If the Yankees hadn’t decided that it would be a good idea to play second baseman Jose Pirela in center field in a spring training game, in which he got a concussion, then he would be on the Yankees right now and not Gregorio Petit. But playing a future everyday player for your team out of position makes a lot of sense, especially when Reggie Jackson called that player the best hitter in the organization. In 2013, Travis Ishikawa played one game for the Yankees and had two at-bats: a four-pitch strikeout and a three-pitch strikeout. The following year, he won the World Series with the Giants as their starting left fielder. I fully expect Petit to win the World Series somewhere next year.

I’m not sure why Brett Gardner can’t steal bases and I’m not sure how he got picked off by a right-handed knuckleball pitcher or why he was unable to steal against a knuckeball pitcher two different times. I’m also not sure why Jacoby Ellsbury was unable to steal against a knuckleball pitcher.

I don’t get the Yankees’ infatuation with Esmil Rogers. He’s 29 (will be 30 this season) and entered the game with a 5.52 career ERA. Who cares that he throws hard? You know who else throws hard? Nearly every pitcher in the majors and the minors. Find someone else to do his job because he can’t do it.

SATURDAY
This time it was one hit through seven innings for the Yankees. One hit against Joe Kelly. Cone said the Yankees “could tip their hat” to Kelly, which was an awful cop-out for a team that is full of excuses and doesn’t need any more opportunities to give them.

A three-error game for the Yankees to keep their games-with-an-error streak alive at five straight to open the season and bring the season total to 8. Brian Cashman told Mike Francesa on Friday that Rob Refsnyder could play in the majors right now, but that his defense isn’t there yet. If Refsnyder can give this team any additional offense, who cares about his defense? The rest of the team’s defense isn’t good, so why are we worried about the defense of someone who can actually hit?

Brock Holt getting credited with a three-run double that Garrett Jones dropped is an atrocity. Between Brett Gardner falling down in the second inning in left field and Jones not being able to catch a fly ball as a major leaguer is the 2015 Yankees. Forget “Our history. Your tradition.” or “Pride. Power. Pinstripes.” or whatever ridiculous slogan the Yankees try to sell. Let’s go with “Strikeouts. Errors. Pickoffs. Left on base.” for 2015.

SUNDAY
A must-win game in the sixth game of the season. The Yankees couldn’t afford to fall to 1-5 and head to Baltimore where they could easily lose another series or possibly be swept and be starting at a 2-7 or 1-8 record with trips to Tampa Bay and Detroit still go.

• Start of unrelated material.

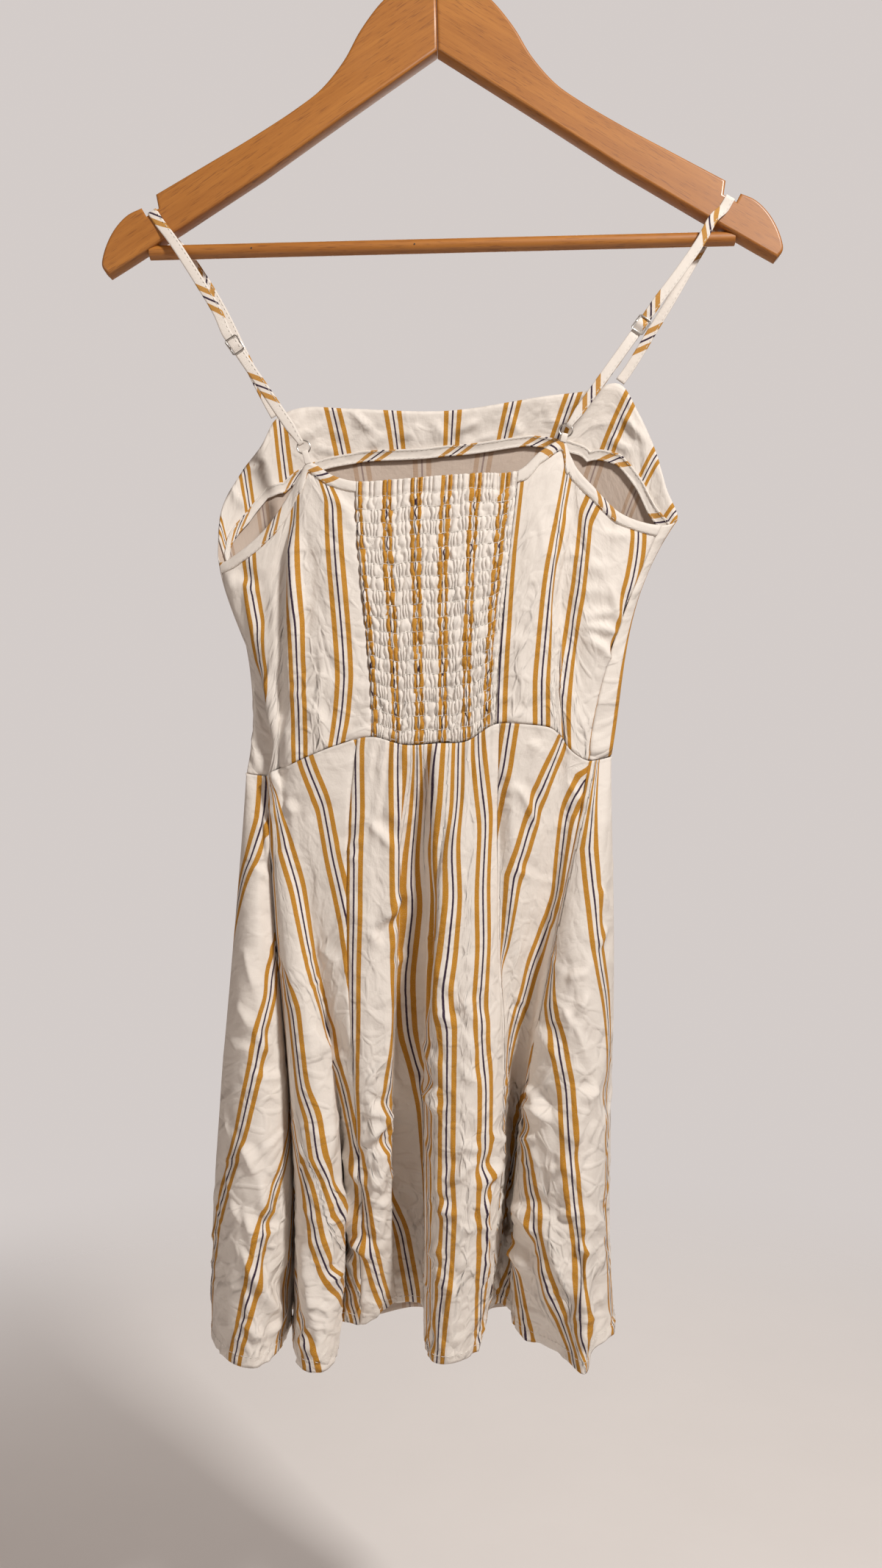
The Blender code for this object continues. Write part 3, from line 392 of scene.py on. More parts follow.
# Fold lines of the skirt, round the same way, one table for each panel.
# A panel starts at its seam, its first row; the share says how far along the
# panel's waist edge a fold line starts.
# name, share of waist edge, hip x y, knee x y, hem x y z
BACK_LEFT_GORE = (
    ("side_left", 0.0, -102, -4, -93, 8, -96, 33, -975),
    ("lobe_b_left", 0.12, -98, -12, -90, -8, -90, -1, -976),
    ("lobe_b_front", 0.25, -94, -17, -82, -24, -80, -29, -977),
    ("lobe_b_right", 0.4, -87, -18, -71, -27, -68, -29, -977),
    ("lobe_b_edge", 0.52, -82, -14, -62, -15, -62, -4, -975),
    ("valley_bc", 0.62, -78, -10, -61, 2, -65, 24, -972),
    ("lobe_c_left", 0.8, -69, -14, -57, -9, -57, 14, -965),
)
CENTRE_BACK = (
    ("seam_left", 0.0, -55, -18, -50, -17, -48, 9, -965),
    ("lobe_c_front", 0.18, -40, -21, -39, -22, -37, 11, -960),
    ("lobe_c_edge", 0.32, -23, -17, -27, -13, -27, 22, -956),
    ("valley_cd_left", 0.39, -19, -5, -26, 12, -25, 46, -966),
    ("valley_cd_right", 0.49, -6, -3, -8, 15, -9, 50, -968),
    ("lobe_d_left", 0.56, -2, -14, -4, -10, -4, -4, -975),
    ("lobe_d_front_l", 0.65, 6, -22, 4, -28, 3, -21, -976),
    ("lobe_d_front_r", 0.78, 20, -24, 19, -32, 14, -20, -976),
    ("lobe_d_right", 0.91, 34, -21, 37, -25, 28, -6, -975),
)
BACK_RIGHT_GORE = (
    ("seam_right", 0.0, 43, -14, 46, -8, 34, 16, -971),
    ("valley_de_left", 0.27, 53, -11, 50, 8, 38, 42, -968),
    ("valley_de_mid", 0.562, 67, -3, 55, 19, 46, 50, -968),
    ("valley_de_right", 0.78, 75, 1, 59, 14, 54, 38, -968),
)
FRONT_RIGHT_GORE = (
    ("side_right", 0.0, 80, -10, 58, -2, 55, 16, -969),
    ("lobe_e_left", 0.035, 86, -18, 64, -16, 62, 7, -973),
    ("lobe_e_mid", 0.075, 94, -21, 75, -25, 74, 1, -975),
    ("lobe_e_right", 0.115, 103, -20, 89, -28, 85, -14, -976),
    ("lobe_e_edge", 0.15, 110, -13, 102, -22, 95, -32, -978),
    ("lobe_f_left", 0.19, 116, -3, 111, -8, 104, -5, -975),
    ("lobe_f", 0.25, 119, 7, 116, 7, 116, 9, -974),
    ("outline_right", 0.36, 119, 17, 119, 24, 123, 33, -974),
    ("front_right_1", 0.58, 111, 26, 110, 38, 116, 54, -975),
)
CENTRE_FRONT = (
    ("front_seam_right", 0.0, 74, 31, 77, 43, 84, 57, -976),
    ("front_a", 0.22, 46, 32, 46, 49, 52, 66, -977),
    ("front_b", 0.42, 21, 31, 20, 42, 21, 52, -977),
    ("front_c", 0.61, -5, 32, -10, 48, -12, 65, -977),
    ("front_d", 0.8, -31, 31, -39, 41, -46, 50, -977),
)
FRONT_LEFT_GORE = (
    ("front_seam_left", 0.0, -61, 30, -72, 44, -82, 60, -976),
    ("front_left_1", 0.27, -94, 26, -107, 39, -115, 55, -976),
    ("front_left_2", 0.52, -117, 20, -130, 31, -136, 50, -975),
    ("front_left_3", 0.7, -127, 13, -140, 23, -146, 38, -975),
    ("outline_left", 0.81, -130, 4, -141, 6, -147, 18, -975),
    ("lobe_a_left", 0.85, -125, -6, -133, -9, -135, -10, -976),
    ("lobe_a_mid", 0.89, -118, -12, -121, -20, -124, -22, -977),
    ("lobe_a_right", 0.93, -112, -13, -108, -22, -112, -26, -977),
    ("lobe_a_edge", 0.965, -107, -9, -99, -13, -103, -13, -976),
    ("valley_ab", 0.985, -104, -7, -95, -3, -98, 8, -975),
)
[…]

When I saw the lineup posted with A-Rod hitting sixth behind Carlos Beltran, Mark Teixeira and Brian McCann I almost threw up. How is the best hitter on the team, entering the game 5-for-18, hitting behind three hitters who have gone 2-for-20, 3-for-16 and 3-for-13?

A-Rod proved once again he is the best hitter on the team and should be the No. 3 hitter with a three-run double in the first inning to break the game open. But Joe Girardi should keep hitting him sixth because that makes a lot of sense.

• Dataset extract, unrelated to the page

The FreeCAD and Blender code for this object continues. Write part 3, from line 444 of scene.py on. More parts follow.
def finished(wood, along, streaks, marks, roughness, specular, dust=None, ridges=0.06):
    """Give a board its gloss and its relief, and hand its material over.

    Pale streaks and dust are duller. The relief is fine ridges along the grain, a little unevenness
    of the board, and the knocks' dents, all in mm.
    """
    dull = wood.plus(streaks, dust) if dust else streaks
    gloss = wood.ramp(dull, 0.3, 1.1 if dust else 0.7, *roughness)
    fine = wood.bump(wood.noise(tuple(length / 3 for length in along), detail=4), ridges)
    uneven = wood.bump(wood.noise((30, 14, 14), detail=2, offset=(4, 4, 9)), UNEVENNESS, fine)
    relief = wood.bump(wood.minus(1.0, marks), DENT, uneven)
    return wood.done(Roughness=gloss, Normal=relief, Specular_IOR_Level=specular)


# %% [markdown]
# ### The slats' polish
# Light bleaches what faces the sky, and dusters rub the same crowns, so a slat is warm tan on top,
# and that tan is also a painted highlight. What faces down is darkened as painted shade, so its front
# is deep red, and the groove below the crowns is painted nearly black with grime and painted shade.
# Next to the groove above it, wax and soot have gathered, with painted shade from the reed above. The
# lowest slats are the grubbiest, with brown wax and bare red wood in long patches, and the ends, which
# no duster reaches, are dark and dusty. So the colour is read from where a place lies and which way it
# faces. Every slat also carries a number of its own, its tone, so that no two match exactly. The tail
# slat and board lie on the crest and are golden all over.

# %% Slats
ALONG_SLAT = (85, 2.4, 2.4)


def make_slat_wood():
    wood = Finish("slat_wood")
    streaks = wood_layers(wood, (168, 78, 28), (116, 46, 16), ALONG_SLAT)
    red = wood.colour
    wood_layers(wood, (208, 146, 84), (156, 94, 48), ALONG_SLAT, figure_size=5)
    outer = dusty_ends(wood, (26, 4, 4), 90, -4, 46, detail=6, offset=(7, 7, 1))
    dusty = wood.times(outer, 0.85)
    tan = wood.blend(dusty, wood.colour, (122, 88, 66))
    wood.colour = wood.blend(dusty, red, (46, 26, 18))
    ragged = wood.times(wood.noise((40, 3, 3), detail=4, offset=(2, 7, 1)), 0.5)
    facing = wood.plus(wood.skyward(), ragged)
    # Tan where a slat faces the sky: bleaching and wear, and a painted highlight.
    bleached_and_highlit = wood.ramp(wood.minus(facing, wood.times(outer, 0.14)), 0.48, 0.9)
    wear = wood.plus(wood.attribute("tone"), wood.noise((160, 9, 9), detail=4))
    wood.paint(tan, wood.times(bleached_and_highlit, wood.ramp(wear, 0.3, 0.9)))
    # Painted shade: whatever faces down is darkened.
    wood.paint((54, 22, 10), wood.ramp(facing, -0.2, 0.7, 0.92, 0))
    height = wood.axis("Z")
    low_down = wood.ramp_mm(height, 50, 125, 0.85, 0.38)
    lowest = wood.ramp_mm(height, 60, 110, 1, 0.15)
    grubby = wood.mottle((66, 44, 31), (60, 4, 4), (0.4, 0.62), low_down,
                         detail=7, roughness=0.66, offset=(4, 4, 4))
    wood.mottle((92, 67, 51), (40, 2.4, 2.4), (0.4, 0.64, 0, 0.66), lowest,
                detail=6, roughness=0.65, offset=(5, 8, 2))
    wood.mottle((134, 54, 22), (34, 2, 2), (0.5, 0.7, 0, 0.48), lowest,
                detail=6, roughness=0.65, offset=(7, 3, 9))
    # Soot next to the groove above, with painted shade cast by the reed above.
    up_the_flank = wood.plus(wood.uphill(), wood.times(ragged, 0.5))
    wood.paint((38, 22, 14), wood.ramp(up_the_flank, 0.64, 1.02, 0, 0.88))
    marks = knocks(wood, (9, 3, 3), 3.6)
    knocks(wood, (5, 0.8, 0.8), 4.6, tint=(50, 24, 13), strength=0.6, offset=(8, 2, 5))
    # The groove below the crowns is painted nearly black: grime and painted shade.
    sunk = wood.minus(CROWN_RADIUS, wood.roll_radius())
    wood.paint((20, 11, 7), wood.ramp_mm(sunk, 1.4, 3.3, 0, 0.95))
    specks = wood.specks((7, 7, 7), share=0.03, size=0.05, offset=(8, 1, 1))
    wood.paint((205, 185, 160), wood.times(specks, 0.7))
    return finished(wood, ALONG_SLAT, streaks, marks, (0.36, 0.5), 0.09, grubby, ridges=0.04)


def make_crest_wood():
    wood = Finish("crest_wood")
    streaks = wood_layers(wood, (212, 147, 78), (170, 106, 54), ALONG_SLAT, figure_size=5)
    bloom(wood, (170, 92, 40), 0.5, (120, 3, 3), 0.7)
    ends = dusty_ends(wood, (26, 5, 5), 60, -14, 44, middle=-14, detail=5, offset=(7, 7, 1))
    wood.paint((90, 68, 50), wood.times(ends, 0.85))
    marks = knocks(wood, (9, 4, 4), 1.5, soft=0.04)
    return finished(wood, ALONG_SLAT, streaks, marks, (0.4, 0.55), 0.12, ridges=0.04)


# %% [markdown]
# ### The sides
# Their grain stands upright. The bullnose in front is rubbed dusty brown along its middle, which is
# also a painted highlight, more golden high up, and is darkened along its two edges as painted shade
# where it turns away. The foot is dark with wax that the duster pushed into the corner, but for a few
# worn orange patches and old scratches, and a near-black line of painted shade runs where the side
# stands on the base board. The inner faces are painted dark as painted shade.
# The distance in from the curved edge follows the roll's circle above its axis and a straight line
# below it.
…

Of course Beltran went 2-for-4 against the Red Sox’ embarrassing bullpen to bring his average up to .167 (.167! Woo!) since that will be good enough for Girardi to think 38-year-old Carlos “Going Through the Motions” Beltran should continue to be the team’s No. 3 hitter.

Even Stephen Drew hit a home run in the Yankees’ seven-run first inning for the fastest Yankees win over the Red Sox. It doesn’t change the fact that I want him off the team as soon as possible, but it was nice to see that his best swings don’t just result in foul balls.

It was a bad week, actually it was the worst possible week, but it ended well. The bad news is the Yankees are 2-4 and about to start a 10-game road trip. The good news is the hitting and defense can’t get any worse than it has been. At least I don’t think it can.